To see that $f$ is continuous, let $\varepsilon >0$ be given. Choose $k \in \mathbb{N}$ such that $\max\{\text{diam} \,{M_a: |a|=k}\} < \varepsilon$ and choose $\delta >0$ such that $\delta < \frac{1}{3^k}.$ This implies that if $C^{n}$ denotes the $n^{th}$ level of $C$ then the intervals $C_a$ in $C^k$ lie further apart then $\delta.$ Then if $p_1 , p_2 \in C$ such that $|p_1 -p_2|< \delta,$ it follows that there exists a string $a,$ with $|a|=k$ such that $p_1, p_2 \in C_a$. Then if $\omega_1$ and $\omega_2$ are the infinite addresses of $p_1$ and $p_2$ respectively we have $\omega_1|k = \omega_2|k =a.$ Therefore $f(p_1) (= q(\omega_1))$ and $f(p_2) (= q(\omega_2))$ both belong to the same piece $M_a$ and thus $d(f(p_1), f(p_2) < \max\{\text{diam} \,{M_a: |a|=k}\} < \varepsilon$ which proves continuity.

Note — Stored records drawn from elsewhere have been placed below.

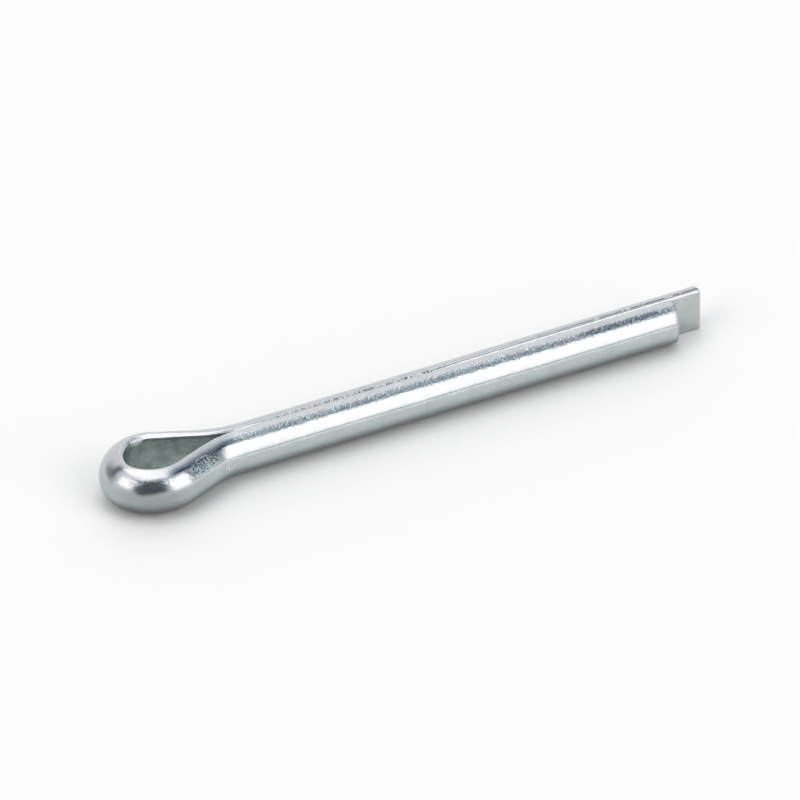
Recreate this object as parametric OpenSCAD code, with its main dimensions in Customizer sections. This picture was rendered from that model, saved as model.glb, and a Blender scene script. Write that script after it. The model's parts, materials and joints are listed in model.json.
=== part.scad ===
// Split cotter pin, folded from one length of half-round steel wire.
// Millimetres. X runs along the shank towards the leg tips, Y across the split, Z up.
// The origin is on the shank's axis, where the eye has closed onto the two legs.

/* [Wire] */
// Radius of the wire's round side, and so of the closed shank
wire_r = 2.9; // [2.8:0.05:3.1]
// Clear slot between the two flat sides when the round sides share one axis
slot = 0.16; // [0.1:0.02:0.4]
// Rounding of the two long edges beside the flat side
edge_r = 0.2; // [0.12:0.02:0.4]

/* [Eye] */
// Inner radius of the nose, the tightest part of the bend
nose_r = 2.4; // [2.2:0.1:3]
// Turn of the nose to each side of the centre line, in degrees
nose_turn = 33; // [24:1:40]
// Inner radius of the two shoulders
shoulder_r = 3.95; // [3.7:0.05:4.5]
// Slope of the two straight sides that run in towards the shank, in degrees
side_slope = 21.5; // [18:0.5:25]
// Radius of the flat sides where they bend back into line with the shank
throat_r = 17.6; // [12:0.2:18]

/* [Legs] */
// Length of the short leg, from the origin to its tip
short_leg = 55.8; // [30:0.2:90]
// How much further the long leg reaches
tip_step = 4; // [2:0.1:6]
// Rounding of the rim at each leg's cut end
rim_r = 0.4; // [0.2:0.05:0.6]

/* [Hidden] */
$fn = 64;

zinc = [0.78, 0.79, 0.81];
half_slot = slot / 2;

// Every second stretch of wire is this much slimmer all round, and runs on into its neighbours
slim = 0.01;
run_on = 0.12;

// Half height of the flat side with its edges: the round side's own height a little way out from it
edge_seat = 1.25 * edge_r;
edge_z = sqrt(pow(wire_r, 2) - pow(half_slot + edge_seat, 2));

// The eye's bends, each known by its centre and by the flat side's radius about it
nose_end = 180 - nose_turn;
side_normal = 90 - side_slope;
shoulder_y = (nose_r - shoulder_r) * sin(nose_turn);
side_start_y = shoulder_y + shoulder_r * cos(side_slope);
throat_drop = throat_r * (1 - cos(side_slope));
side_length = (side_start_y - half_slot - throat_drop) / sin(side_slope);
side_start_x = -throat_r * sin(side_slope) - side_length * cos(side_slope);
shoulder_x = side_start_x - shoulder_r * sin(side_slope);
nose_x = shoulder_x + (nose_r - shoulder_r) * cos(nose_turn);

// Half-round section. Its flat side lies on x = 0 and its round side looks towards +X.
module wire_section(inset = 0) {
    flat_z = edge_z - edge_r;
    intersection() {
        translate([-half_slot, 0]) circle(r = wire_r - inset);
        union() {
            translate([edge_r, inset - edge_z]) square([wire_r, 2 * (edge_z - inset)]);
            translate([inset, -flat_z]) square([wire_r, 2 * flat_z]);
            for (z = [-flat_z, flat_z]) translate([edge_r, z]) circle(r = edge_r - inset);
        }
    }
}

// Wire bent around the Z axis with its flat side inwards
module bend_in(flat_r, from, turn, inset = 0) {
    rotate([0, 0, from]) rotate_extrude(angle = turn) translate([flat_r, 0]) wire_section(inset);
}

// Wire bent around the Z axis with its flat side outwards
module bend_out(flat_r, from, turn, inset = 0) {
    rotate([0, 0, from]) rotate_extrude(angle = turn)
        translate([flat_r, 0]) mirror([1, 0]) wire_section(inset);
}

// Straight wire along +X, with its flat side on y = 0
module straight(length, inset = 0) {
    rotate([90, 0, 90]) linear_extrude(height = length) wire_section(inset);
}

// A round bar along +X whose far rim is rounded
module rounded_bar(radius, length) {
    rotate([0, 90, 0]) rotate_extrude() {
        square([radius - rim_r, length]);
        square([radius, length - rim_r]);
        translate([radius - rim_r, length - rim_r]) circle(r = rim_r);
    }
}

// A leg on the +Y side of the split, with its rounded tip
module leg(length) {
    tip = 2 * rim_r;
    translate([0, half_slot, 0]) {
        straight(length - tip);
        translate([length - tip - run_on, 0, 0]) intersection() {
            straight(tip + run_on, slim);
            translate([0, -half_slot, 0]) rounded_bar(wire_r - slim / 2, tip + run_on);
        }
    }
}

// One side of the eye, from the nose to the shank, on the +Y side
module eye_side() {
    shoulder_over = run_on / shoulder_r * 180 / PI;
    shoulder_turn = nose_end - side_normal + 2 * shoulder_over;
    throat_over = run_on / throat_r * 180 / PI;
    translate([shoulder_x, shoulder_y, 0])
        bend_in(shoulder_r, side_normal - shoulder_over, shoulder_turn, slim);
    translate([side_start_x, side_start_y, 0]) rotate([0, 0, -side_slope]) straight(side_length);
    translate([0, half_slot + throat_r, 0])
        bend_out(throat_r, 270 - side_slope - throat_over, side_slope + 2 * throat_over, slim);
}

module cotter_pin() {
    color(zinc) {
        translate([nose_x, 0, 0]) bend_in(nose_r, nose_end, 2 * nose_turn);
        eye_side();
        leg(short_leg + tip_step);
        mirror([0, 1, 0]) {
            eye_side();
            leg(short_leg);
        }
    }
}

cotter_pin();
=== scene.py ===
import json
import math

import bmesh
import bpy
import numpy as np
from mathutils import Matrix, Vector, noise


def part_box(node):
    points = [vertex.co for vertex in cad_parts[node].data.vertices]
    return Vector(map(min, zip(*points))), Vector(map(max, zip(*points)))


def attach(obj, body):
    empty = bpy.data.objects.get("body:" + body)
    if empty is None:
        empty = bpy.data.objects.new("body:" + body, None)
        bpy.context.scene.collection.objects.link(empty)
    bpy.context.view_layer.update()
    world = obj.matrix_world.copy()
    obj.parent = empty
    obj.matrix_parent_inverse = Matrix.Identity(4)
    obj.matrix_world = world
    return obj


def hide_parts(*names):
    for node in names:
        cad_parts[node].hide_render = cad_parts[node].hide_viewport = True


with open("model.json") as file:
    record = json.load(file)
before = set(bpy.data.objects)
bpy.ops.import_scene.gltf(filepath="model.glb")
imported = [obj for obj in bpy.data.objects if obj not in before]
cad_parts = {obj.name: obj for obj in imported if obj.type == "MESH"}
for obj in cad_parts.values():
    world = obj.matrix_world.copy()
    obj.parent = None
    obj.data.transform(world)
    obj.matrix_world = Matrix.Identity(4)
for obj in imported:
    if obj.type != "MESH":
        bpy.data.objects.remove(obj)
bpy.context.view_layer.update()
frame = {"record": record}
nodeName = "cotter_pin"
mm = 0.001
lowCorner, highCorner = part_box(nodeName)
shank = next(m for m in frame["record"]["mounts"] if m["name"] == "shank")


# ---- the folded wire: one half-round section carried along its bends

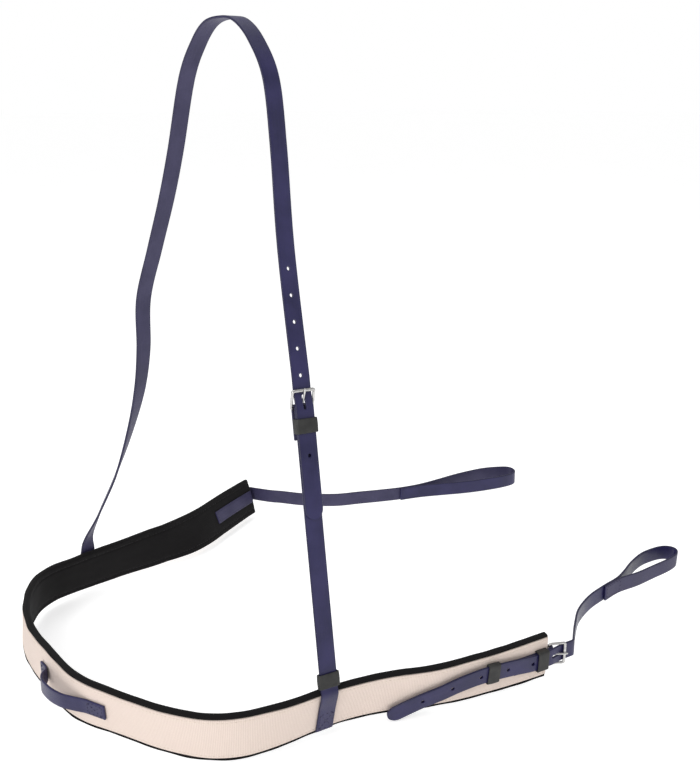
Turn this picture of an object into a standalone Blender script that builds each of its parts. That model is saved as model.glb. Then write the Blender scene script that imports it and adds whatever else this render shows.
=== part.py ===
"""Breast girth for a horse, built as its maker cuts and sews it.

A padded band goes round the chest, a neck strap over the withers holds it up, and the looped strap at
each end lets the saddle girth through. Metres: +X points to the tail, +Y to the off (right) side, +Z up.
The origin is the middle of the band's inner face at the centre of the chest. Distances "round the band"
start there and are negative on the near (left) side.
"""
import math

import bmesh
import bpy
from mathutils import Matrix, Vector

# ---- driving dimensions ------------------------------------------------------------------------------

GAP = 0.0003  # left between pieces that touch

BAND_END = 0.567  # from the centre of the chest to either end of the band
LINING_HEIGHT = 0.052
LINING_THICKNESS = 0.005
WEBBING_HEIGHT = 0.0445
WEBBING_THICKNESS = 0.0025
BAND_SLICE = 0.009

STRAP_WIDTH = 0.019
STRAP_THICKNESS = 0.0025
CENTRE_LOOP_WIDTH = 0.016
PATCH_WIDTH = 0.0175
PATCH_THICKNESS = 0.002
PATCH_LENGTH = 0.090
TIP_RADIUS = 0.010

HOLE_PITCH = 0.025
HOLE_DIAMETER = 0.0045
SLOT_WIDTH = 0.0034  # the hole in use is drawn out to this slot, so that the tongue can swing

WIRE = 0.0014  # radius of the buckle's wire
BUCKLE_WIDTH = 0.0232  # between the middles of the side bars
BUCKLE_LENGTH = 0.0175  # between the middles of the heel bar and the front bar
BUCKLE_CORNER = 0.002
TONGUE_RADIUS = 0.0012
TONGUE_LENGTH = 0.0208
TONGUE_TAPER = 0.75  # the tip's radius as a share of the root's
TONGUE_EYE = 0.0030  # outer radius of the eye that turns on the heel bar

KEEPER_LENGTH = 0.014
KEEPER_WALL = 0.0015
KEEPER_PLAY = 0.0005

# The band's plan on each side, from the chest back: (length, degrees of turn towards the tail).
NEAR_RUNS = ((0.023, 0), (0.055, 25), (0.055, -1.5), (0.055, 14), (0.055, 40), (0.055, 11.5),
             (0.109, -26), (0.055, 13), (0.105, 7.5))
OFF_RUNS = ((0.031, 0), (0.048, 9.5), (0.048, 13), (0.048, 16), (0.048, 41), (0.048, 3), (0.099, 1),
            (0.099, -22), (0.098, 5))
# How far the band's top edge tips away from the horse: (distance round the band, degrees).
LEAN = ((-0.567, 2), (-0.480, 7), (-0.420, 12.5), (-0.345, 15), (-0.300, 13.5), (-0.230, 7.5),
        (-0.116, 7), (-0.023, 0), (0.031, 0), (0.168, -7), (0.230, -13.5), (0.300, -9.5),
        (0.370, 2), (0.430, 22), (0.500, 20), (0.567, 15))
NECK_AT_NEAR = -0.3155  # round the band, where the neck strap is sewn on
NECK_AT_OFF = 0.263

# ---- places worked out from them ---------------------------------------------------------------------

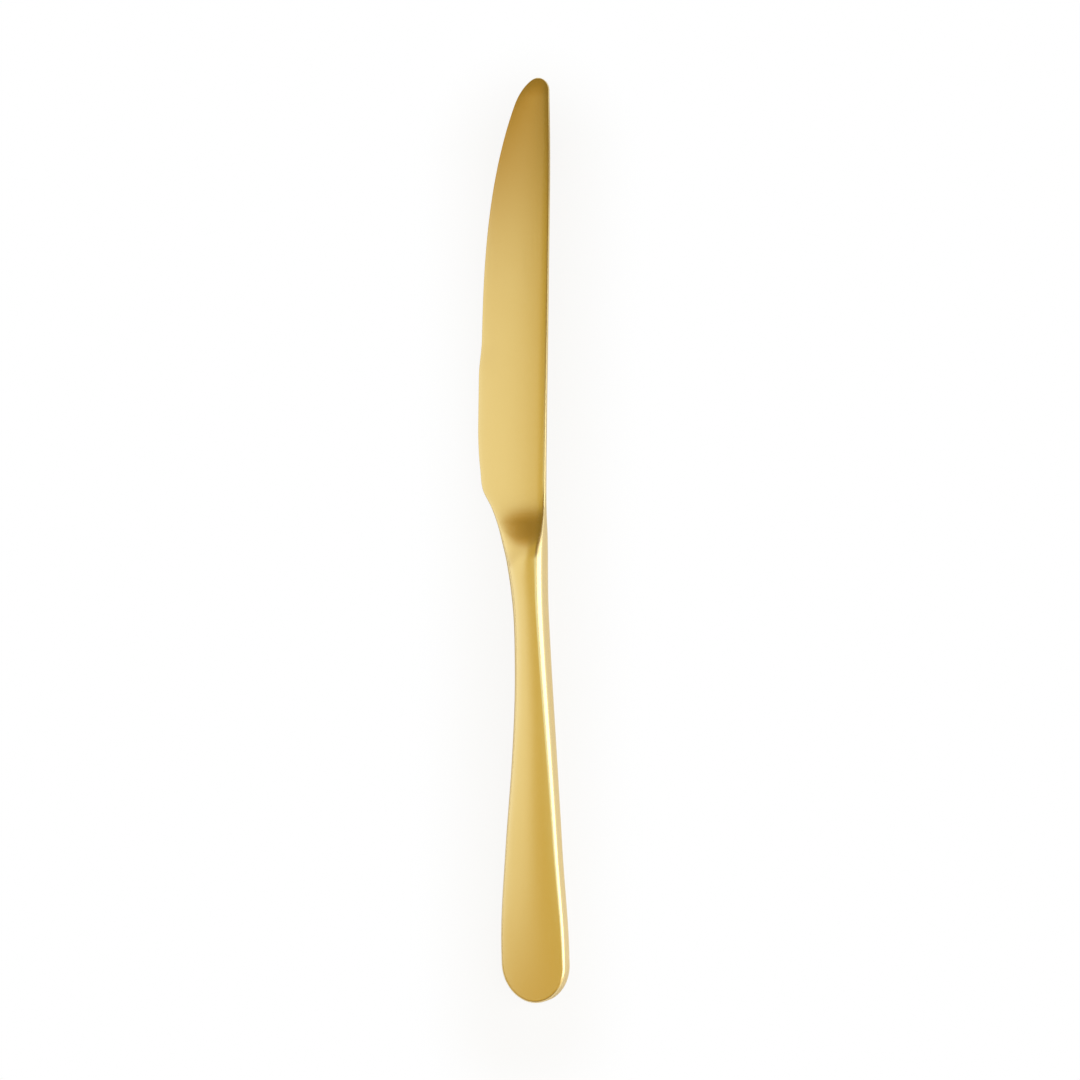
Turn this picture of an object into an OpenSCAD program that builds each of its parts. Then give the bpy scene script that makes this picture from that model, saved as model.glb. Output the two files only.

The statement of the theorem can be strengthened to ensure the map is injective too, if $M$ is totally disconnected as well (then for a fixed $n$ all the pieces $M_a$ with $|a| =n$ are disjoint), which is the case for $P$ defined in your question. Then we have a continuous bijection from $C$ to $P$ and since both spaces are compact, we get a homeomorphism.
Note: The proof of lemma 1 and lemma 2 can be found in Pugh's Real Mathematical Analysis Chapter 2, pg 99-101.